There will be keynote sessions from Richard Bacon MP, who is leading the independent review, and NaCSBA’s CEO Andrew Baddeley-Chappell, as well as technical briefings and sessions tailored to architects, planners, builders, lenders, and manufacturers.

Go to the NaCSBA website for more information and free tickets. 

20 May 2021

Public calls for regeneration of brownfield sites

A national survey has found that more than half of Brits would like derelict land to be converted into modern, efficient housing and a place for cultural landmarks.

The survey by property developers Romal Capital also found that more than three-quarters of respondents thought that regenerated brownfield sites improved the lives of those living around them. 

Almost the same number believed that current derelict sites were an eyesore. 

The survey found that 83 per cent of respondents feel the government has failed to prioritise regenerating local brownfield sites.
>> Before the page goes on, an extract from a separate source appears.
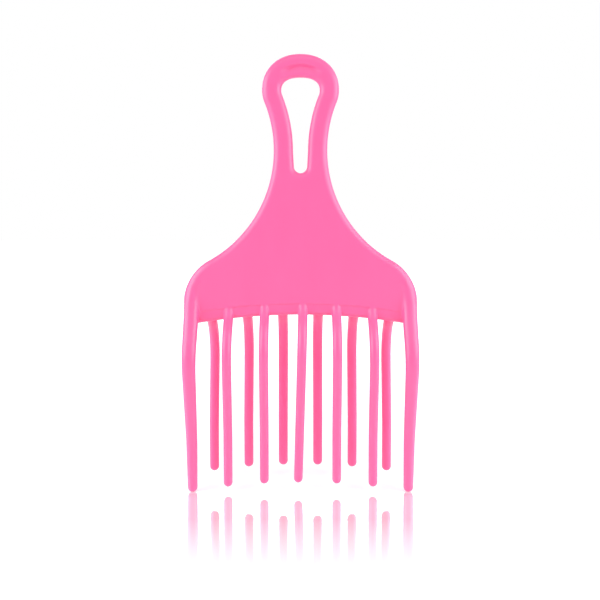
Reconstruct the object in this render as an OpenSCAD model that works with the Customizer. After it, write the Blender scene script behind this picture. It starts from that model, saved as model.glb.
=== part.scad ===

This was felt strongest in the North East (90 per cent) and the South East (85 per cent). 

“It’s great to see that people across the country want to see their areas improved and re-purposed. However, it is clear that speed is the issue more than ambition,” says Romal Capital’s CEO Greg Malouf, who called for more support and resources for local authorities to fast track regeneration of these sites. 

“Many people are desperate for somewhere permanent to live and keen to see former industrial and undeveloped areas turned into new, progressive housing neighbourhoods and community hubs,” Malouf said. 

“The authorities must become far more proactive and flexible to allow this to happen.”